Granted, the playoffs provide a chance for much more flexibility over the required inning minimum mandates put on relievers during the regular season, but Fisher Cats manager John Schneider believes the core of bullpen success lies in the starting rotation, including starter Taylor Saucedo’s spot long relief in Game 2 after Hector Perez faltered early.
According to Fisher Cats manager John Schneider, losing homefield advantage actually helped the Fisher Cats, as it created an extra day of rest at home between the Labor Day regular season finale against Hartford and Game 1, delaying the bus trip down to Trenton until they took two from the Thunder.
The Fisher Cats will have to travel to Akron for the first two games of the ELCS, which begins on Tuesday, returning home for Game 3 on Thursday. If needed, the fourth and fifth games will also be played in Manchester on Friday and Saturday, respectively.
Also this week, Vladimir Guerrero Jr. became the first player in Fisher Cat history to earn Baseball America’s Minor League Player of the Year Award, the first in the Blue Jays organization since 1991.
During his 61 games in New Hampshire this year, Guerrero had an eye popping .402/.449/.671 slash line with 14 homers, 19 doubles and 60 RBI. His RBI production during the first two months of the season was so outstanding that he continued to lead the league in that category for several weeks after a leg injury suffered in early June.
Guerrero earned promotion to Buffalo on July 31, posting a .336/.414/.564 line in 30 International League games.
Blue Jays general manager Ross Atkins announced that Guerrero will not play in Toronto this season, although he expected to be the heir apparent at third base in 2019 following the departure of Josh Donaldson this month to the Cleveland Indians
Atkins denies allegations that the Blue Jays are delaying Guerrero’s promotion due to the “Super Two” rule, a collective bargaining mechanism that allows top young prospects hit arbitration early based on major league service time.
Fisher Cats of the Week
Batting: Harold Ramirez – In a year without Vlad, Ramirez may have had a shot at being league MVP. However, the EL’s 2018 batting champion didn’t let his overlooked year stop him from having a monster EDCS.
Over the series, Ramirez batted .636 with six runs, two extra base hits, three RBI and three walks.
Starting Pitching: Jordan Romano – He didn’t quite complete the sixth in the clinching Game 3, but ultimately he didn’t need to, the Thunder bats were that demoralized.

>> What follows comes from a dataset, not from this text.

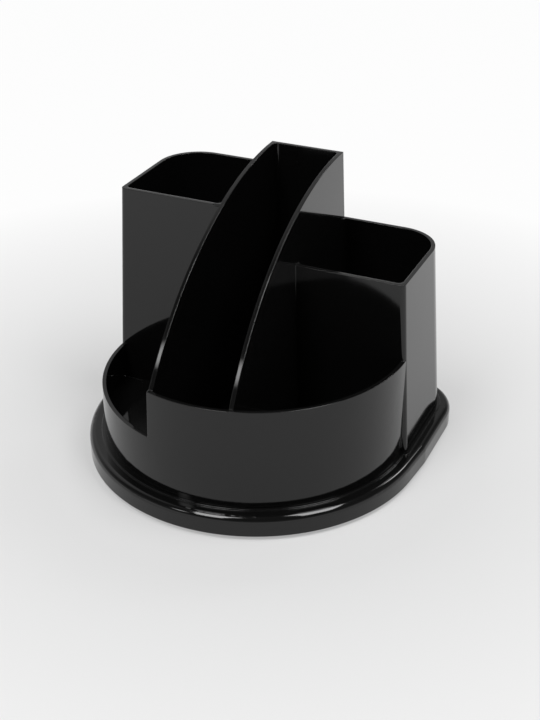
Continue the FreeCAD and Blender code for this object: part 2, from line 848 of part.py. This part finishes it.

Romano allowed just three hits before approaching his pitch count barrier, despite having to wait nearly four hours longer than expected to throw his first pitch of the night.
Relief Pitching: Tayler Saucedo – Saucedo was an up-and-down starter during the season, but he proved to be just what the Fisher Cats needed in long relief of Hector Perez in Game 2. There, he squelched Trenton’s momentum, allowing just two baserunners in 3 2/3 innings, giving New Hampshire’s bats time to build up what would be an insurmountable lead.
The Fisher Cats’ roster remains the same heading into the ELCS as it did leaving the EDCS. Andrew Case, Justin Dillon and Francisco Rios remain on the disabled list, with Case and Rios unlikely to return.
Eduard Pinto, Juan Kelly and Ryan Hissey remain inactive among non-pitchers.
The Akron Rubber Ducks clinched their divisional championship series on Saturday night, defeating the Altoona Curve three games to one, setting them up as the Fisher Cats’ final obstacle toward a title.
New Hampshire took two of their three games in Akron this season, dropping two of three to the Ducks a week earlier in Manchester.
Offensively, Akron leans on Andrew Calica and Tyler Kreiger, although Donaldson may potentially play in the series, currently on a rehab assignment for a lingering calf injury.
However, much like Trenton, Akron’s strength centers around its pitching, second in team ERA in the Eastern League this season, behind only Trenton. The staff is led by Eastern League ERA leader Jake Paulson and red-hot southpaw Sean Brady.